··· Information given

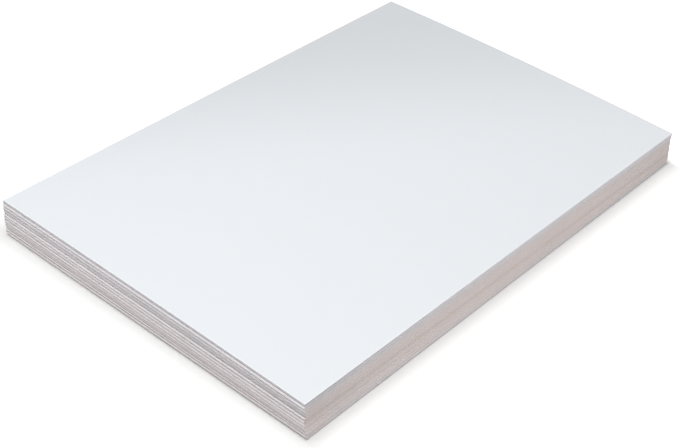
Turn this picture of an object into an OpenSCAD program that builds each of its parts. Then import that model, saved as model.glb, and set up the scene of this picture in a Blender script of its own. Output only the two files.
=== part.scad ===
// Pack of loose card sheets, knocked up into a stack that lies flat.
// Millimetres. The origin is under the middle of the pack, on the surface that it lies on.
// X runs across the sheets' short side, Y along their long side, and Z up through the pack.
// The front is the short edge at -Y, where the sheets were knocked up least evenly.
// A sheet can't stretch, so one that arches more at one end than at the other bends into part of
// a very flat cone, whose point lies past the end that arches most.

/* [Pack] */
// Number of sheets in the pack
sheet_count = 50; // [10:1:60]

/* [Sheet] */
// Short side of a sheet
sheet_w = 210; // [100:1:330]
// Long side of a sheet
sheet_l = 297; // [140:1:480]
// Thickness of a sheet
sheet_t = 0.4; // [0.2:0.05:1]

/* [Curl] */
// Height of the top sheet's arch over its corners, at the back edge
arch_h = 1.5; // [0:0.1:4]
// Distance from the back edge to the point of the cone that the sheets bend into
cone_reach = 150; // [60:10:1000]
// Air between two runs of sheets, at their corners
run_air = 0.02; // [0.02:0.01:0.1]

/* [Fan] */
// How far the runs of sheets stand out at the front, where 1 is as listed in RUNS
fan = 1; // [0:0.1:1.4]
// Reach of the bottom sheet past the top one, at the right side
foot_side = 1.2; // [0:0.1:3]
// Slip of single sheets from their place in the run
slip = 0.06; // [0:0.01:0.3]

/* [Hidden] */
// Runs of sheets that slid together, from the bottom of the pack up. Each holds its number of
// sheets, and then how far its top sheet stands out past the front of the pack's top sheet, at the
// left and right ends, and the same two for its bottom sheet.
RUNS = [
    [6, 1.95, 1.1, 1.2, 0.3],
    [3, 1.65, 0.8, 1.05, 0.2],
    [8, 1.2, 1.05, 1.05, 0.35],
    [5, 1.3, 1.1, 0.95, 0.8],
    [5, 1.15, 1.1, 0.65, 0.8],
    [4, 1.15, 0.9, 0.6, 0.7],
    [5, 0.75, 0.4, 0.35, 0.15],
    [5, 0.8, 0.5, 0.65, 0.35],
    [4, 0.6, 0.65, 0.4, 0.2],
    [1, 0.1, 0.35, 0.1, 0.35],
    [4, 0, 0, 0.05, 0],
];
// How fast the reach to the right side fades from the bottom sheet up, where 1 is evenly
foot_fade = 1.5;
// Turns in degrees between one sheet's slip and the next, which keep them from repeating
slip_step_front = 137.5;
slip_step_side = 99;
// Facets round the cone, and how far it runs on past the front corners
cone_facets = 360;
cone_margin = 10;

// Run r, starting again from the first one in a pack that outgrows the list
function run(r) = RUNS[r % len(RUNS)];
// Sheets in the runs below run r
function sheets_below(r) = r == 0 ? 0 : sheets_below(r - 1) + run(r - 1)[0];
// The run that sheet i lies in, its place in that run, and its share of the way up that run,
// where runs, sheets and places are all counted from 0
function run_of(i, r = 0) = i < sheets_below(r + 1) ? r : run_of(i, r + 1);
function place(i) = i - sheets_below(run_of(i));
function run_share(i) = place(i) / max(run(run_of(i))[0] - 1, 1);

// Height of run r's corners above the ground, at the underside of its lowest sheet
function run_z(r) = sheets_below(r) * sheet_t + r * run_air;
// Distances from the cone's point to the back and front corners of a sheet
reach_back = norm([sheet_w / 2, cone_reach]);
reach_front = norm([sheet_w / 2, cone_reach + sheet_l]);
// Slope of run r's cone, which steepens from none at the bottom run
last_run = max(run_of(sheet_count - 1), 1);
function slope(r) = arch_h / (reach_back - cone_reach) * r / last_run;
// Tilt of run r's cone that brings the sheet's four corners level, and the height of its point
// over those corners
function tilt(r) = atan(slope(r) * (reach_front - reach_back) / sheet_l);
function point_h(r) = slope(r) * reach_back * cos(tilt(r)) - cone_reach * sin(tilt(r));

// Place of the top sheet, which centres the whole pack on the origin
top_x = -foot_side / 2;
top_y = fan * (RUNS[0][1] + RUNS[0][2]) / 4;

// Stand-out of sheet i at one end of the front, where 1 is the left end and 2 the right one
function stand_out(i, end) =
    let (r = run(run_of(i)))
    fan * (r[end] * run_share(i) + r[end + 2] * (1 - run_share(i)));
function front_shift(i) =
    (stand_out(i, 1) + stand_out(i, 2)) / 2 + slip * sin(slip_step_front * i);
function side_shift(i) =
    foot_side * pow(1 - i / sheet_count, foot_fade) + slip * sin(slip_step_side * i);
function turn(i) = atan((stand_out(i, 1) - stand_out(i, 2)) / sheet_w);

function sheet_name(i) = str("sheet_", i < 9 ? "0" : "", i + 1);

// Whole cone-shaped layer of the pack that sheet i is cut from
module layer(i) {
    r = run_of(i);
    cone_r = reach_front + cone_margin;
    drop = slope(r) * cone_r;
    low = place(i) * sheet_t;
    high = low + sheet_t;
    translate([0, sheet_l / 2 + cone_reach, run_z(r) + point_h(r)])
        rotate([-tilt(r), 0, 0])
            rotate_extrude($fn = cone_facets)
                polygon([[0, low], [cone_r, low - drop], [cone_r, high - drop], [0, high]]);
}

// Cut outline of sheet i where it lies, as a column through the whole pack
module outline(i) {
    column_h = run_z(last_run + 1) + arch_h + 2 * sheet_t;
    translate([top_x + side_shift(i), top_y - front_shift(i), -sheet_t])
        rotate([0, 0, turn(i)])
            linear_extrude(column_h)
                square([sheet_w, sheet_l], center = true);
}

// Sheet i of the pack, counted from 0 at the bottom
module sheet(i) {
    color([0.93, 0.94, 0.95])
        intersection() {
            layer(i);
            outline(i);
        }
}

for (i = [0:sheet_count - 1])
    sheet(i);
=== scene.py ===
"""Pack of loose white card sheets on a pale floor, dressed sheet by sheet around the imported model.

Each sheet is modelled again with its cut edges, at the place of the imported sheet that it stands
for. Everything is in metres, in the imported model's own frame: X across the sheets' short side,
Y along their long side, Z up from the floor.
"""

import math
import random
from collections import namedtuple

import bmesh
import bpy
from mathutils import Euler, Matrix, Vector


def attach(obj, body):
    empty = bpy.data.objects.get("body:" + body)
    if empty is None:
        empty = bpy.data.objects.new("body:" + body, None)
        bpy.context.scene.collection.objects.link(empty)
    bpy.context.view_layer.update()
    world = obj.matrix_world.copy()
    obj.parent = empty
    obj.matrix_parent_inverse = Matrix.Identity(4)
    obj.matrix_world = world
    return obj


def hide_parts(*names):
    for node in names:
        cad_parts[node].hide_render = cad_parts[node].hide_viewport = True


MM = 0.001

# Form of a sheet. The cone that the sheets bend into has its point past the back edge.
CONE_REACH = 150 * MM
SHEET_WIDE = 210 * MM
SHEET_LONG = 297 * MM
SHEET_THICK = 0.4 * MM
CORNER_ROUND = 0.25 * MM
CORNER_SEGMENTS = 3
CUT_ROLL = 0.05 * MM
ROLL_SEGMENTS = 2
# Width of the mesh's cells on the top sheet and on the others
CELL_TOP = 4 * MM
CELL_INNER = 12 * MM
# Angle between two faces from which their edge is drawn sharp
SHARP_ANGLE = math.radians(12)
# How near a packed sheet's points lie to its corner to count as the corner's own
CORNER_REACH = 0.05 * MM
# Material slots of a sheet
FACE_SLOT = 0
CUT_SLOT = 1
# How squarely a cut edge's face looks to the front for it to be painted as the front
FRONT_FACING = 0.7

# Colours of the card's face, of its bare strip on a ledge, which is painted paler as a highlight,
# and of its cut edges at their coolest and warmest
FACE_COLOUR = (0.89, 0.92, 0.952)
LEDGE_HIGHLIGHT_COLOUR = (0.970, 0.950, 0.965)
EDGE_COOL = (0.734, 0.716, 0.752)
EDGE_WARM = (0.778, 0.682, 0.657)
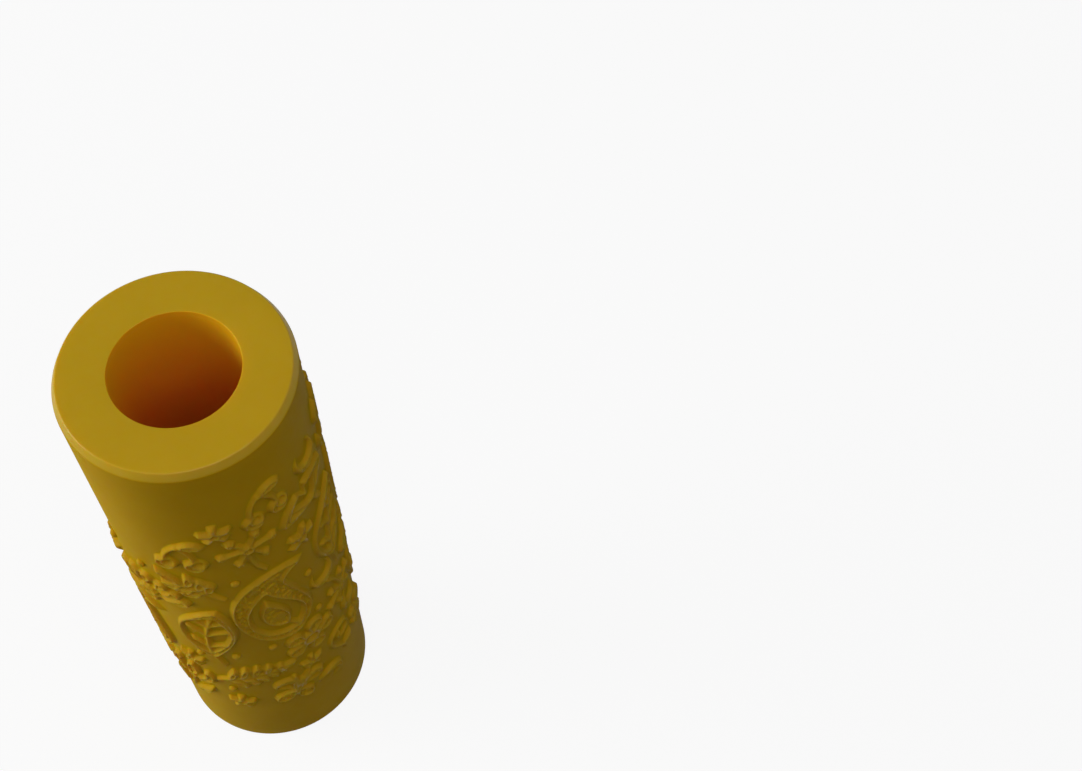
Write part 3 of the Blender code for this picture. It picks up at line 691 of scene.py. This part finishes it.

······

Starting at the first line of the data above, please restate word for word every line up to and including the one that holds "sheet_t = 0.4; // [0.2:0.05:1]", and add nothing else.

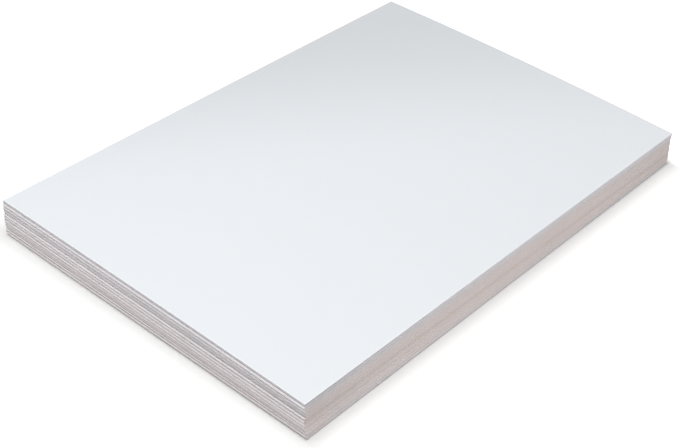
Turn this picture of an object into an OpenSCAD program that builds each of its parts. Then import that model, saved as model.glb, and set up the scene of this picture in a Blender script of its own. Output only the two files.
=== part.scad ===
// Pack of loose card sheets, knocked up into a stack that lies flat.
// Millimetres. The origin is under the middle of the pack, on the surface that it lies on.
// X runs across the sheets' short side, Y along their long side, and Z up through the pack.
// The front is the short edge at -Y, where the sheets were knocked up least evenly.
// A sheet can't stretch, so one that arches more at one end than at the other bends into part of
// a very flat cone, whose point lies past the end that arches most.

/* [Pack] */
// Number of sheets in the pack
sheet_count = 50; // [10:1:60]

/* [Sheet] */
// Short side of a sheet
sheet_w = 210; // [100:1:330]
// Long side of a sheet
sheet_l = 297; // [140:1:480]
// Thickness of a sheet
sheet_t = 0.4; // [0.2:0.05:1]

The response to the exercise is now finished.